[EXERCISE DETAILS] Make an exact copy of all the data.

○ ○ ○

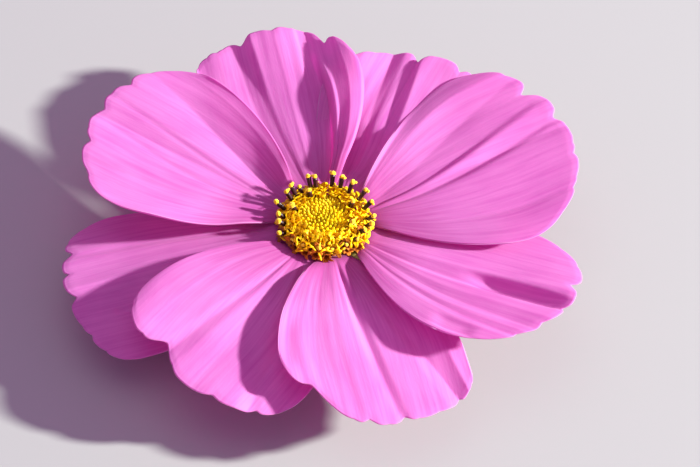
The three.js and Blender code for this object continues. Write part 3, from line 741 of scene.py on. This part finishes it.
def make_petal(petal, number, look, material):
    """One petal's blade, in place of its solid."""
    rng = np.random.default_rng(PETAL_SEED + number)
    columns = np.linspace(-1, 1, PETAL_COLUMNS)
    rows = np.unique(np.concatenate([np.linspace(*band) for band in PETAL_BANDS]))
    along, across = np.meshgrid(rows, columns, indexing="ij")

    side = np.sin(across * math.pi / 2)
    ripple = look.ripple_height * waves(rng, side, 1.5, 6, 6)
    vein_rng = np.random.default_rng(VEIN_SEED + number)
    ripple += look.vein_height * waves(vein_rng, side, 0.2 * look.vein_count, 0.6 * look.vein_count, 5)
    # Rounded lobes with small sharp notches between them.
    lobes = np.minimum(np.abs(waves(rng, across, 1.0, 2.6, 3)), 1)
    teeth = look.tooth_depth * (1 - lobes) ** 1.5
    # The tip undulates: a slow wave that grows over the last third of the blade.
    undulation = TIP_WAVE * waves(rng, across, 0.6, 1.6, 2) * smooth(0.6, 1.0, along)
    beside_disc = smooth(0.16, 0.24, along) * (1 - smooth(0.24, 0.6, along))
    pleats = look.pleat_height * waves(rng, side, 5, 9, 3) * beside_disc
    relief = ripple + undulation + pleats
    centre, run, length = petal_surface(petal, along, across, teeth, relief, look.fold_share)

    middle = smooth(0, 1, inward(run, length, across, THIN_MARGIN))
    points, faces = thickened(centre, look.rim_thickness + (look.thickness - look.rim_thickness) * middle)
    rim = 1 - np.clip(inward(run, length, across, PALE_MARGIN), 0, 1)
    values = {key: np.tile(grid.ravel(), 2) for key, grid in (("side", side), ("run", run), ("rim", rim))}
    values["under"] = np.repeat([0.0, 1.0], along.size)
    values["seed"] = np.full(2 * along.size, float(number))
    settle(add_mesh(petal.name + "_blade", points, faces, material, values), petal.name)


# The disc.

PARTS = 5  # ribs and lobes of every floret
STRAP_THICKNESS = 0.13
STYLE_RADIUS = 0.15
# A bud's heights, as shares of the whole, and how wide it is there.
BUD_HEIGHTS = np.array([0.0, 0.25, 0.45, 0.6, 0.73, 0.85, 0.95, 1.0])
BUD_RADII = np.array([0.8, 0.95, 1.0, 0.9, 0.73, 0.5, 0.25, 0.06])
# A goblet's outside, lip and hollow: radius and height, as shares.
GOBLET = (
    (0.5, 0.0), (0.45, 0.35), (0.62, 0.6), (0.92, 0.85), (1.0, 1.0), (0.88, 0.98), (0.74, 0.8),
    (0.4, 0.6), (0.05, 0.55),
)
# What the buds stand on: radius and height.
DISC_CORE = (
    (0.05, SEAT_Z), (3.9, SEAT_Z), (3.9, 8.4), (4.25, 9.4), (4.9, 10.4), (5.2, 10.9), (5.0, 11.3),
    (4.0, 11.7), (2.4, 12.0), (0.05, 12.2),
)


def make_bud(radius, height):
    """A closed floret: five ribs that meet in a point."""
    sides = 3 * PARTS
    profile = np.stack([radius * BUD_RADII, height * BUD_HEIGHTS], -1)
    points, faces = turned(profile, sides, ribs=PARTS, rib_depth=0.45 * BUD_HEIGHTS)
    return points, faces, np.repeat(BUD_HEIGHTS, sides)


def make_strap(foot, length, width, bend, twist):
    """A narrow pointed lobe that starts at foot (radius, height) and bends back between two angles."""
    rows, columns = 9, 5
    share = np.linspace(0, 1, rows)
    lean = np.radians(bend[0] + (bend[1] - bend[0]) * share)
    step = length / (rows - 1)
    r = foot[0] + np.concatenate([[0], np.cumsum(np.sin(lean[:-1]) * step)])
    z = foot[1] + np.concatenate([[0], np.cumsum(np.cos(lean[:-1]) * step)])
    half_width = width / 2 * (1 - share**2.2) ** 0.7 + 0.03
    across = np.linspace(-1, 1, columns)
    side = half_width[:, None] * across
    cup = 0.25 * half_width[:, None] * across**2
    roll = twist * share[:, None]
    normal_r, normal_z = -np.cos(lean)[:, None], np.sin(lean)[:, None]
    lift = cup + side * np.sin(roll)
    centre = np.stack([r[:, None] + normal_r * lift, side * np.cos(roll), z[:, None] + normal_z * lift], -1)
    thick = STRAP_THICKNESS * (1 - 0.5 * share)[:, None] * (0.6 + 0.4 * (1 - across**2))
    half = np.stack([normal_r * thick / 2, 0 * thick, normal_z * thick / 2], -1)
    points, faces = sheet_solid(centre, half)
    return points, faces, np.tile(np.repeat(share, columns), 2)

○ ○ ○

[COMPLETE OUTPUT]
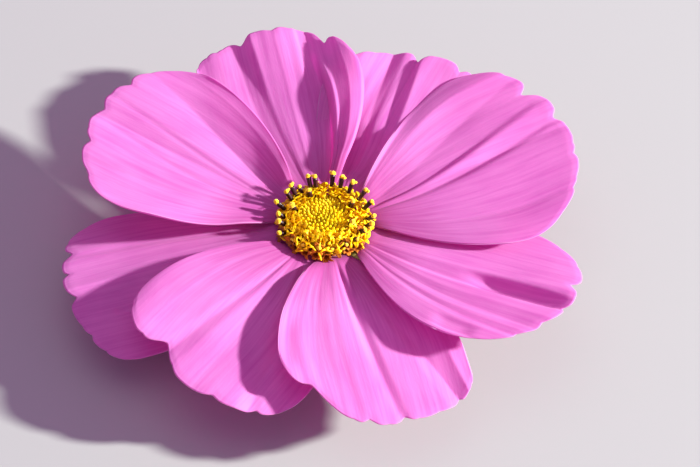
The three.js and Blender code for this object continues. Write part 3, from line 741 of scene.py on. This part finishes it.
def make_petal(petal, number, look, material):
    """One petal's blade, in place of its solid."""
    rng = np.random.default_rng(PETAL_SEED + number)
    columns = np.linspace(-1, 1, PETAL_COLUMNS)
    rows = np.unique(np.concatenate([np.linspace(*band) for band in PETAL_BANDS]))
    along, across = np.meshgrid(rows, columns, indexing="ij")

    side = np.sin(across * math.pi / 2)
    ripple = look.ripple_height * waves(rng, side, 1.5, 6, 6)
    vein_rng = np.random.default_rng(VEIN_SEED + number)
    ripple += look.vein_height * waves(vein_rng, side, 0.2 * look.vein_count, 0.6 * look.vein_count, 5)
    # Rounded lobes with small sharp notches between them.
    lobes = np.minimum(np.abs(waves(rng, across, 1.0, 2.6, 3)), 1)
    teeth = look.tooth_depth * (1 - lobes) ** 1.5
    # The tip undulates: a slow wave that grows over the last third of the blade.
    undulation = TIP_WAVE * waves(rng, across, 0.6, 1.6, 2) * smooth(0.6, 1.0, along)
    beside_disc = smooth(0.16, 0.24, along) * (1 - smooth(0.24, 0.6, along))
    pleats = look.pleat_height * waves(rng, side, 5, 9, 3) * beside_disc
    relief = ripple + undulation + pleats
    centre, run, length = petal_surface(petal, along, across, teeth, relief, look.fold_share)

    middle = smooth(0, 1, inward(run, length, across, THIN_MARGIN))
    points, faces = thickened(centre, look.rim_thickness + (look.thickness - look.rim_thickness) * middle)
    rim = 1 - np.clip(inward(run, length, across, PALE_MARGIN), 0, 1)
    values = {key: np.tile(grid.ravel(), 2) for key, grid in (("side", side), ("run", run), ("rim", rim))}
    values["under"] = np.repeat([0.0, 1.0], along.size)
    values["seed"] = np.full(2 * along.size, float(number))
    settle(add_mesh(petal.name + "_blade", points, faces, material, values), petal.name)


# The disc.

PARTS = 5  # ribs and lobes of every floret
STRAP_THICKNESS = 0.13
STYLE_RADIUS = 0.15
# A bud's heights, as shares of the whole, and how wide it is there.
BUD_HEIGHTS = np.array([0.0, 0.25, 0.45, 0.6, 0.73, 0.85, 0.95, 1.0])
BUD_RADII = np.array([0.8, 0.95, 1.0, 0.9, 0.73, 0.5, 0.25, 0.06])
# A goblet's outside, lip and hollow: radius and height, as shares.
GOBLET = (
    (0.5, 0.0), (0.45, 0.35), (0.62, 0.6), (0.92, 0.85), (1.0, 1.0), (0.88, 0.98), (0.74, 0.8),
    (0.4, 0.6), (0.05, 0.55),
)
# What the buds stand on: radius and height.
DISC_CORE = (
    (0.05, SEAT_Z), (3.9, SEAT_Z), (3.9, 8.4), (4.25, 9.4), (4.9, 10.4), (5.2, 10.9), (5.0, 11.3),
    (4.0, 11.7), (2.4, 12.0), (0.05, 12.2),
)


def make_bud(radius, height):
    """A closed floret: five ribs that meet in a point."""
    sides = 3 * PARTS
    profile = np.stack([radius * BUD_RADII, height * BUD_HEIGHTS], -1)
    points, faces = turned(profile, sides, ribs=PARTS, rib_depth=0.45 * BUD_HEIGHTS)
    return points, faces, np.repeat(BUD_HEIGHTS, sides)


def make_strap(foot, length, width, bend, twist):
    """A narrow pointed lobe that starts at foot (radius, height) and bends back between two angles."""
    rows, columns = 9, 5
    share = np.linspace(0, 1, rows)
    lean = np.radians(bend[0] + (bend[1] - bend[0]) * share)
    step = length / (rows - 1)
    r = foot[0] + np.concatenate([[0], np.cumsum(np.sin(lean[:-1]) * step)])
    z = foot[1] + np.concatenate([[0], np.cumsum(np.cos(lean[:-1]) * step)])
    half_width = width / 2 * (1 - share**2.2) ** 0.7 + 0.03
    across = np.linspace(-1, 1, columns)
    side = half_width[:, None] * across
    cup = 0.25 * half_width[:, None] * across**2
    roll = twist * share[:, None]
    normal_r, normal_z = -np.cos(lean)[:, None], np.sin(lean)[:, None]
    lift = cup + side * np.sin(roll)
    centre = np.stack([r[:, None] + normal_r * lift, side * np.cos(roll), z[:, None] + normal_z * lift], -1)
    thick = STRAP_THICKNESS * (1 - 0.5 * share)[:, None] * (0.6 + 0.4 * (1 - across**2))
    half = np.stack([normal_r * thick / 2, 0 * thick, normal_z * thick / 2], -1)
    points, faces = sheet_solid(centre, half)
    return points, faces, np.tile(np.repeat(share, columns), 2)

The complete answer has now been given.